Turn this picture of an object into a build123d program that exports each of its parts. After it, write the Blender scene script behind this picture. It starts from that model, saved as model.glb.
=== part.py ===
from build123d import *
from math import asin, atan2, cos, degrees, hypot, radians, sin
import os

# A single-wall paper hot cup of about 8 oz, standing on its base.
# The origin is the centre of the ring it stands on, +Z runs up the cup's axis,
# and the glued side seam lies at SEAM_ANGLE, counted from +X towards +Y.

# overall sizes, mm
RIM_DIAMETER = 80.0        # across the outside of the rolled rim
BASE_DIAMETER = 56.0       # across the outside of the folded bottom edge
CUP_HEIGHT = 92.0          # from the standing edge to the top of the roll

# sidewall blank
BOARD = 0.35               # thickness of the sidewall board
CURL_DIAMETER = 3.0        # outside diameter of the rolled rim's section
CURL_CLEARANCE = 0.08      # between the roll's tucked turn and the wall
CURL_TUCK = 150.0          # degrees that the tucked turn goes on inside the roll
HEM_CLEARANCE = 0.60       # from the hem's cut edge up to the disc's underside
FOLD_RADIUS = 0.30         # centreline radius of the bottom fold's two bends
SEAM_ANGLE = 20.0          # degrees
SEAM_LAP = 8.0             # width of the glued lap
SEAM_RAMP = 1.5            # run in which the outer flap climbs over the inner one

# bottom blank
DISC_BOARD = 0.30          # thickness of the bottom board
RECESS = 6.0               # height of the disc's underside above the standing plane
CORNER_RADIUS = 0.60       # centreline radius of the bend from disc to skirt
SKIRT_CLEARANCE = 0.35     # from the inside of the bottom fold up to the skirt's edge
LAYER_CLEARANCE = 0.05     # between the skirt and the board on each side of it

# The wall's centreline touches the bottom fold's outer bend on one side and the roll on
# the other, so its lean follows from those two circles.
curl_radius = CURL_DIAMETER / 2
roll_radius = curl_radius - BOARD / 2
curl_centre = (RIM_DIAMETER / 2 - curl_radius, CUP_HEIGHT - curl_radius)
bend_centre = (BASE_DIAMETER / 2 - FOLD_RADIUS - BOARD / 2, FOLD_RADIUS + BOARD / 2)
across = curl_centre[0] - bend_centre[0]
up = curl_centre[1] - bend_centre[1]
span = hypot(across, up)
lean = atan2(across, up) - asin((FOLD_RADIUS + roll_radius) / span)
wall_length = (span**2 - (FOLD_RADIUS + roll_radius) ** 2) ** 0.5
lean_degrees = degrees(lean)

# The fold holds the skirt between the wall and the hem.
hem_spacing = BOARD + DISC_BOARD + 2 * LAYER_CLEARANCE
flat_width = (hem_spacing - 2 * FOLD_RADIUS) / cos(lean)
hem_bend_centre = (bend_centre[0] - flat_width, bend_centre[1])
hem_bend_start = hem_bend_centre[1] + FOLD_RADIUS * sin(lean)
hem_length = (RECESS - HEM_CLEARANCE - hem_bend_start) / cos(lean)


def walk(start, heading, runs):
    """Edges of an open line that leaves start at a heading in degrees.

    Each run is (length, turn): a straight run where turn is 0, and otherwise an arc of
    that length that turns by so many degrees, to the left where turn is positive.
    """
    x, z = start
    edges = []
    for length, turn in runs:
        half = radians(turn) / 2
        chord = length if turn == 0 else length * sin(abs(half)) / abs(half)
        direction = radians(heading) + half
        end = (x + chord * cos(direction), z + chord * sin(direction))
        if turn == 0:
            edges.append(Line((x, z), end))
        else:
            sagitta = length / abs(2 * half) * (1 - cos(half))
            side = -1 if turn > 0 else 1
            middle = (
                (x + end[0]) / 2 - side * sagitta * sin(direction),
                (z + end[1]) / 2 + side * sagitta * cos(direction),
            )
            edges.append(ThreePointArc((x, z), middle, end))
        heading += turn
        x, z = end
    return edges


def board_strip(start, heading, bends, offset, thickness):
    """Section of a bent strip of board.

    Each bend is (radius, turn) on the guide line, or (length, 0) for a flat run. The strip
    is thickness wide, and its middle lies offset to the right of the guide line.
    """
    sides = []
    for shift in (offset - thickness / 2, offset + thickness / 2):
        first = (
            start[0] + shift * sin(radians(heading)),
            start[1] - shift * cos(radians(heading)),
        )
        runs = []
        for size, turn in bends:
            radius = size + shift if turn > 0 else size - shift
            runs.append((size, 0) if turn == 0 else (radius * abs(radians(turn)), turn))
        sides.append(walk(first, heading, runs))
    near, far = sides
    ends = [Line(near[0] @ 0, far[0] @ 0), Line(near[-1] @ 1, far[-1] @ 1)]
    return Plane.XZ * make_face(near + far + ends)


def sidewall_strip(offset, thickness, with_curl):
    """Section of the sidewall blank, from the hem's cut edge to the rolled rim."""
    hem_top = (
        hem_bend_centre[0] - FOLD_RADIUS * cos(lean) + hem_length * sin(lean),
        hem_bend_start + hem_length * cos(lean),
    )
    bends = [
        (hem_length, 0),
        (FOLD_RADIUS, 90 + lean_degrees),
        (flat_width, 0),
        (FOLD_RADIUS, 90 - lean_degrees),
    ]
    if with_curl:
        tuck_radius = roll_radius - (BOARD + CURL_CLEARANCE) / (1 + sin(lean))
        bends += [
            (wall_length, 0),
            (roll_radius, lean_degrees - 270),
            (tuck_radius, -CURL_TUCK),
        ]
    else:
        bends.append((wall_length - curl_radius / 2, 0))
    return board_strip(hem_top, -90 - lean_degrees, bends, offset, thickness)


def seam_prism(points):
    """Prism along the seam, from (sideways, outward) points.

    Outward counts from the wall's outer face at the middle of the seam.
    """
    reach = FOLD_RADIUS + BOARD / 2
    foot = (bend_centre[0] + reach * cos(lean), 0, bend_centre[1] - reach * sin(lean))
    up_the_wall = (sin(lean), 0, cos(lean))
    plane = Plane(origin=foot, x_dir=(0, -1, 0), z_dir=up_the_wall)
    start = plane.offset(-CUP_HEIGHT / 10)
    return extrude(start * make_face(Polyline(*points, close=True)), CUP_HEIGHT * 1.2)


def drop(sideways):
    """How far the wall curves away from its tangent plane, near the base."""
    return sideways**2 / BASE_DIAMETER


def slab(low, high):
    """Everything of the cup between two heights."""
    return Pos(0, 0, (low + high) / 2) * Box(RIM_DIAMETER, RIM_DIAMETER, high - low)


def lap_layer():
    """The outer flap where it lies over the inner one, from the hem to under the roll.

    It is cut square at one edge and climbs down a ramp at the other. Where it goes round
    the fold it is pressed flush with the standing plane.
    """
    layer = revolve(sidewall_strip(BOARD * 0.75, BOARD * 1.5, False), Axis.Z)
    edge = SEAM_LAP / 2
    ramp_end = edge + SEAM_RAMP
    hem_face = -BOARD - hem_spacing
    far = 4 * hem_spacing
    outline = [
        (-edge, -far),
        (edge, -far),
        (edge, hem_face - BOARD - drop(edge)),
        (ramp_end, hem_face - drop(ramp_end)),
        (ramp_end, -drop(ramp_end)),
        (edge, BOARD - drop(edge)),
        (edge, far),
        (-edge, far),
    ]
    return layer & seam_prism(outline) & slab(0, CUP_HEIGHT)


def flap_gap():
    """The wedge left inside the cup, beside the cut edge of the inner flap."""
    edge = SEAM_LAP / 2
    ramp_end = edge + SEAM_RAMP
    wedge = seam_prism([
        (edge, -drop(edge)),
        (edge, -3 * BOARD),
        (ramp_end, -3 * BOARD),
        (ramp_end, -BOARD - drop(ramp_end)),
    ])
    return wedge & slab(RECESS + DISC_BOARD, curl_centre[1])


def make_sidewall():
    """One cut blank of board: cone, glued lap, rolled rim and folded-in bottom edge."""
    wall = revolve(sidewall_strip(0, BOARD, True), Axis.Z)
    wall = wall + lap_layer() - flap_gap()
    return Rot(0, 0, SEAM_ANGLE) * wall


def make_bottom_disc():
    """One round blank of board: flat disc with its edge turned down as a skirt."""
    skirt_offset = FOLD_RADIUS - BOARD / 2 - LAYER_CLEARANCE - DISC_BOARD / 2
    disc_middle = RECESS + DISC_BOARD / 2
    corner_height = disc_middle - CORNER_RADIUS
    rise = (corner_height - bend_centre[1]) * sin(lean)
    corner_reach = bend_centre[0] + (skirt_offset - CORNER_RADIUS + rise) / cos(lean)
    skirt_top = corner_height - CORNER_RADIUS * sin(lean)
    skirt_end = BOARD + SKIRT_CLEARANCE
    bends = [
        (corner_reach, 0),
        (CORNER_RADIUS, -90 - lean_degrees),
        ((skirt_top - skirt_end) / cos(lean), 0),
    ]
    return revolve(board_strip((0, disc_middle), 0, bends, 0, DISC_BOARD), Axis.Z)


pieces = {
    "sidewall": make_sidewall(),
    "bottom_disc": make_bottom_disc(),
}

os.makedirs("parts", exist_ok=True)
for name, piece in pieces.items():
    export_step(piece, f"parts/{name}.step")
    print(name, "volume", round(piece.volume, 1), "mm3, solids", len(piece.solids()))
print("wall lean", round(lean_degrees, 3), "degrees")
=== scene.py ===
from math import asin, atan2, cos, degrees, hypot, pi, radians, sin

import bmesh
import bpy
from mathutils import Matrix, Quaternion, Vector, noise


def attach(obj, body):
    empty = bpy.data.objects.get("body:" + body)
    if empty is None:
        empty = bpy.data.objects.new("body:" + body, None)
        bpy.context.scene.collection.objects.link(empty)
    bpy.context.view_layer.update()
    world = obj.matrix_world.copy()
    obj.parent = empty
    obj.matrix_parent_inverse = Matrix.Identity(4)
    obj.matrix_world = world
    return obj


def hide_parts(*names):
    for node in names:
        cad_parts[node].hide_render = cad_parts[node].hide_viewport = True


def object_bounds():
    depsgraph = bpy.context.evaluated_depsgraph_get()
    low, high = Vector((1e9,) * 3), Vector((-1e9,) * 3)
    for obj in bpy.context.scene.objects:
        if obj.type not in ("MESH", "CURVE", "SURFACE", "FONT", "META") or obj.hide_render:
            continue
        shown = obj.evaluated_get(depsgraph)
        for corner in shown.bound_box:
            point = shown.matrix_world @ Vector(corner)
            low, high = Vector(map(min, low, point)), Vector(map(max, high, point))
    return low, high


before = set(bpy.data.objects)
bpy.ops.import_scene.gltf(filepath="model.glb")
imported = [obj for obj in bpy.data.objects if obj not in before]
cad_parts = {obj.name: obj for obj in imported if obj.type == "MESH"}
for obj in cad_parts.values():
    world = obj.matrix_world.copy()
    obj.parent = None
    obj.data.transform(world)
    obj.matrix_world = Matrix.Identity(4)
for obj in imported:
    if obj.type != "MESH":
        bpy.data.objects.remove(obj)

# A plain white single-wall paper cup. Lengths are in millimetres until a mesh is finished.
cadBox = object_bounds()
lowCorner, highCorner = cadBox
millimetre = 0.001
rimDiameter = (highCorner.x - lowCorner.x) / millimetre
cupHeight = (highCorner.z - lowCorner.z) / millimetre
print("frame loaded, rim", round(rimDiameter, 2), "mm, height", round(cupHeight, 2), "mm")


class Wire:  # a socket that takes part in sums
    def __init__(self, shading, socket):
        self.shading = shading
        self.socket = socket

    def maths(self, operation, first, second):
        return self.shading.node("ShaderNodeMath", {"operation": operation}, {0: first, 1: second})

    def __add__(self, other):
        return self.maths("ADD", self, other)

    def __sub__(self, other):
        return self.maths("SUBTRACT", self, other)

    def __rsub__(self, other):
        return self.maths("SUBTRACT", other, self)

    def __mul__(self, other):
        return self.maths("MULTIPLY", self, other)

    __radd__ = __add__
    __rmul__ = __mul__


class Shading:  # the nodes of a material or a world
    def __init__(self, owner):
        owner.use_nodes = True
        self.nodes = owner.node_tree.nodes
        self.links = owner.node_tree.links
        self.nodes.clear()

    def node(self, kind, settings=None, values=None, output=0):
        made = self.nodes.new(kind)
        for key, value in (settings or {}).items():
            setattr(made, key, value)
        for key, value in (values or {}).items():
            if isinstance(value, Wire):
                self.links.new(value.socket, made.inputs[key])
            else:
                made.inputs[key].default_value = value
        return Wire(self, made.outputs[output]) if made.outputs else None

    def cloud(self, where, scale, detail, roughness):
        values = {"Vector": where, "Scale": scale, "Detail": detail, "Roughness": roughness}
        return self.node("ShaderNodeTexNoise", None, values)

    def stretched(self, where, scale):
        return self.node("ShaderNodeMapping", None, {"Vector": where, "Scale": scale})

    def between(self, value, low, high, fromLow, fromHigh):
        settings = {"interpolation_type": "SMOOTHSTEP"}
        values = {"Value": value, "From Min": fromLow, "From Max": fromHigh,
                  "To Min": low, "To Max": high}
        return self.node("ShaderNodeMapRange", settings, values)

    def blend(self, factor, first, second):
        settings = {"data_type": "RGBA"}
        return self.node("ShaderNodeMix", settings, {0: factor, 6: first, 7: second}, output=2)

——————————

WHAT IS BEING ASKED:
Identify all lines where the word "True" shows up. Copy them.

ANSWER FOR THE TASK:
    return extrude(start * make_face(Polyline(*points, close=True)), CUP_HEIGHT * 1.2)
    wall = revolve(sidewall_strip(0, BOARD, True), Axis.Z)
os.makedirs("parts", exist_ok=True)
        cad_parts[node].hide_render = cad_parts[node].hide_viewport = True
        owner.use_nodes = True